Monday 28 December 2009

Will There Be A 'Double Dip'?

Of the many questions that face us as we go into 2010, perhaps the most serious is, 'Will there be a double dip?'

It takes a moment to work out what that means, but effectively the climb out of recession is merely a false dawn and we lurch back into recession for another period before finally emerging into real growth. Of course, this would be a huge disappointment to the Government as we have already had the deepest and longest recession on record, so as we clamber up the sides of the slippery slope to growth, it could be disastrous if we slither back down - at least for their re-election chances it would be.

Just today we heard that the rate of growth in house prices has slowed. I actually think this is not such bad news - the return to economic growth would be far more healthy if it was not led by or dependent on house prices. However, there are more serious issues that we face.

Firstly, £200bn of Quantitative Easing (QE) is soon to end - where we have issued new, 'funny money' to buy our own debt. Pretty soon Government bonds will have to vie for real money buyers and that will be a crucial test of Britain's economic health in the eyes of others. The best that QE has done is to ease credit conditions but in reality it has been stored by banks to shore up their capital ratios and some have used it to play the markets again with devastatingly profitable effect. Little has got into the real economy and allowed people like us to get access to credit more freely - or businesses for that matter.

This lack of credit is still an issue. Today, as the recession lingers, businesses have not made big demands on banks for credit - not for growth or investment, at least. Most businesses have reined in costs and tried to decrease dependence on credit, hoping they will get good, easy access to money when the markets recover. That could be a real issue as not only will firms be making their demands at roughly the same time but it will be a crucial test once again of whether QE has worked. Many suspect this will be a tough time for businesses and impair the country's ability to recover and grow.

More importantly, around the same time, as thousands of businesses took the opportunity to defer the payment of tax bills, there will be cash demands on them. By taking up the Government's initiative on 'Time to pay', firms have kept vital cash in the business at a key time rather than have to borrow more to pay their tax bills or for that matter have to make deeper cuts. However, it does not mean that they do not pay their taxes, it merely gave them a stay of execution. The taxman will want his money soon enough. Once again, this will all happen at roughly the same time and companies will have to find the cash at a time when they most need it to grow and take advantage of the recovery. Again, it jeopardises the tenuous period of growth we have.

Similarly, there will be chaos for firms on 1 January as the VAT returns to its old rate. Those firms having their year end on 31 December will have a dilemma as they would normally bill all they can. If they are a distributor, then their customers who sell on to end users may fear receiving an invoice before 31 Dec if they cannot immediately bill the goods - so 'goods in transit' or 'shipped from factory' situations will be areas of uncertainty as the chain of invoices for VAT purposes may have differing VAT rates. While the situation may be clear in some accountants' eyes, I can tell you very large firms are very fearful of the lack of clarity issued by HMRC on the subject. For many firms, who operate on incredibly thin margins, if they are left holding the VAT difference, it could wipe out some or all of their profit on a transaction.

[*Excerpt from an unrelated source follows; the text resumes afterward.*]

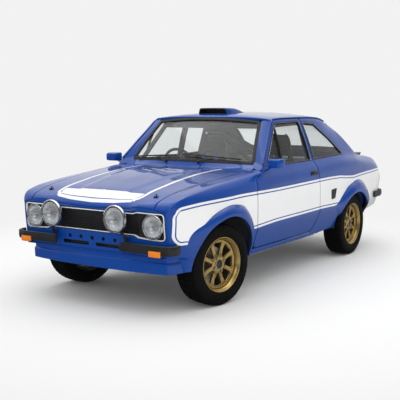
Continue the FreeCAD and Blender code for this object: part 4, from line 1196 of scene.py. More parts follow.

Out in the world of consumers, there is the issue of deferred payments on mortgages. On paper, it was a good idea, but the problem is always about the detail and the time for returning to payment is a real issue. At some point, despite over 1m new claimants on the dole, people will have to start paying again which will make less available to spend in the high street, particularly if house prices have not regained sufficient value as to wipe out the negative equity many are suffering.

Clearly, there are many things to be negotiated in the coming year and some of them have the potential to drag as back into recession. The biggest of them all will be when the Government finally faces up to the inevitable cost cutting it will have to make in the Public Sector. Over the last 12 years, an extra million jobs have been added to the Public Sector as well as all the outsourced contracts. As many as one in four jobs are associated with the Public Sector and it is anticipated that the Government will have to cut back so far as to regain all of the incremental spending it has made over the last 12 years - that is the stark reality we face. A simple argument can be made that all of those 1 million extra jobs created out of nowhere in the Public Sector simply to support bureaucracy and red tape and creating untold inefficiency on inefficiency will have to be lost. It not be that many but there will be big job losses in the Public Sector for sure - that's more people claiming on the Welfare State and less paying tax; the double whammy that keeps knocking the Government estimates on borrowing off line. This, of all factors, has the biggest potential to hit us as it not only puts a huge strain on the system, it also throttles the business of those dependent on the Government for a portion of their profits but most of all it means that our ability to service our national debt is less certain - and this has a corresponding repercussion on the credit rating of the country which affects the price and attractiveness of our Bonds.

It will be a tough year still for businesses and a tough year for Government. If we are to avoid the double dip, it will take businesses to lead us and the Government to ensure there is credit available when needed most. None of that is really certain at this stage.